The one thing “THEY” really don’t teach when your younger and in school is how to detect when your in a toxic relationship.The thing is, you have to be in it to learn it and truly swallow it down, and that just kind of sucks. Sure, our parents can offer help, or real friends and family may suggest things, but it is so minimal and you wont be prepared. Until you’re involved and for what ever reason everything people tell you about the bad relationship you won’t be able to wrap your head around it. Then BOOM by the time you realize what’s happening your in Ass deep, feelings get hurt. Lies and phony stories circulate causing a ripple affect that spreads like a cancer wiping out other friendships in its wake. Now what you don’t realize at first is, wiping out a handful of friends that take the toxic side and drop you off their radar because they are hearing one side is also in your favor. These are fake friends. Think about it, toxic people intermingle with toxic people, you know the story, (misery loves company) Be thankful you threw that bowling ball and you hit a strike.
Now the part that sucks is, the betrayal you feel. You sit back and wonder What the fresh hell is going on? How some could listen and believe such crap without hearing the other side nor do they want to. Well those are the weak, they are people who would rather be a follower then a leader and think on their own. Or maybe they choose to stay on the bad side of the fence because its just comfortable, maybe they are getting something more then a friendship out it, money? A free service of some kind? A job perhaps? So they simply don’t want to rock the boat. Whatever it is, trust in the fact you don’t need this shit sandwich.
I was awakened all in one swoop when I basically walked into an all you can eat shit buffet!
While going through a divorce I was truly amazed at who went with the lying cheating narcissist, how could they turn their backs on me. What was even more crazy is some of these people I’d known for a long time, You think they’d know you, know the truth, Or YOU thought you knew them, you thought they were real friends, and POW you got slapped!
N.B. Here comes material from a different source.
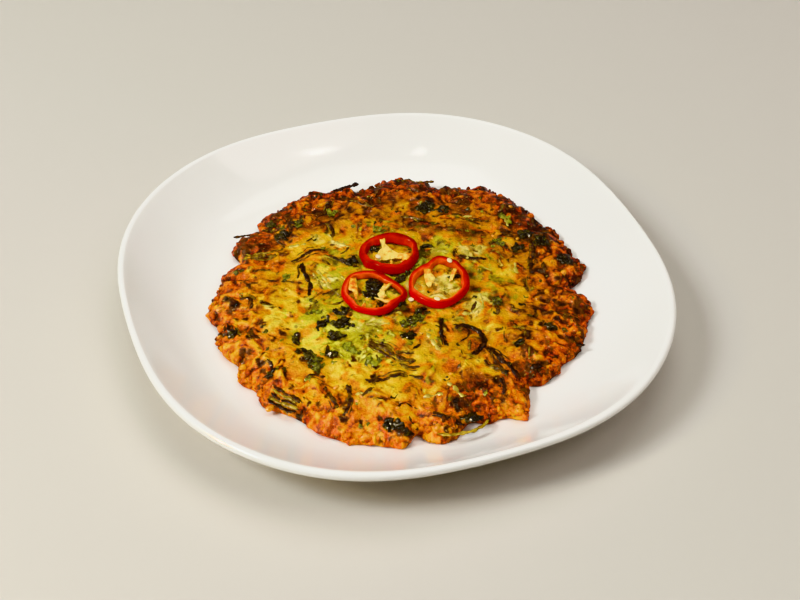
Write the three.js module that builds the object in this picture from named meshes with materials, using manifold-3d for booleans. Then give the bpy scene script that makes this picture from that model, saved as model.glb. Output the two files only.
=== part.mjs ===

HARD! I was told its because I was being mean. Okay, Ladies, even Men, I ask, who the hell isn’t going to be bitchy after being betrayed after 20 plus years of marriage. Lame ass excuses, Again this is the weak minded who can’t deal with truths. Sadly this goes for some family too.
Also, there is the fact that my Ex had the bigger money, he threw all the big parties. He was “the boss” I get it, but, his fan club lost their idol when he died, and now what, no more riding the coat tails? Are ya feeling any guilt? Is that why they can’t even look me in the face, or have a conversation? Afraid you made one hell of a mistake. Sprinkle some denial on top and your done.
Since then My circle got smaller, tighter. But sadly once in a while you’ll have yet another battle to fight. I saw the true colors pop out with another. So close this one was I got a sense of jealousy toward me, after awhile it almost felt reminiscent as to what my Ex late husband was doing to me, on a different playing field, but narcissistic all the same. These toxic people hate to see you happy, and their friendship is a double blade, cutting you both ways emotionally, they are so nice to you and at the same time have the ability to make you feel sad. You will never please them, they enjoy telling others you hurt their feelings by twisting words you said or things you do to fit their agenda. They stab you and then play victim. Honestly they love this. Usually they want to be your only friend, and become high maintenance and insecure if you do have a life other then them. I discovered there was a BIG problem when this friend wanted me to end another friendship by telling me lies like, she’s steeling my stuff, or shes not to be trusted. I didn’t fall for it. Then, when I found myself in love again and began a new happy life, everyone was over the moon happy for me, for us, we were told what a good fit we are and how happy and in love we both look. But this same friend told me maybe I should dump him, that I could do better…WHAT? Why? Because friends like these want you miserable, That’s why. I can only assume its because they are miserable too, and they crave to be in control of you. Again I didn’t listen, by then I was learning, as she was the only one trying to take my positives and make them negatives. Unfortunately, these personality traits are very tricky, you have to live it to see it, others around you may not see it. Or it may take a little time. From where i’m sitting , Its like a big game, these manipulators use people like pawns in a game of chess. They need minions to feed their big ass ego’s.
Don’t play this game. Back away. I learned that after spending a few hours or a day with a friend, if your emotional state is pissed off, up-set, or feeling anxiety, this is NOT a good friend, I learned this and it was a shitty lesson, but I learned. I’m still learning, this time with different eyes, ears and heart.
I’m learning what real friends say and do and how they treat you. I’m learning love doesn’t have to hurt. I’m learning that I’m strong minded and can’t be manipulated any longer, I’m learning My Happiness is MY creation no one else’s. I’ve learned friends can give good advice, and, good friends won’t get mad if you don’t take it. ** If you ever go through a very dark time in your life and a friend gets mad at you because they feel your not paying attention to them, well then, maybe you should pay very close attention to that, and when you wake up you’ll learn that’s NOT a friend, and you will learn to walk away.**
DREAM~WISH~BELIEVE Robin H. Soprano.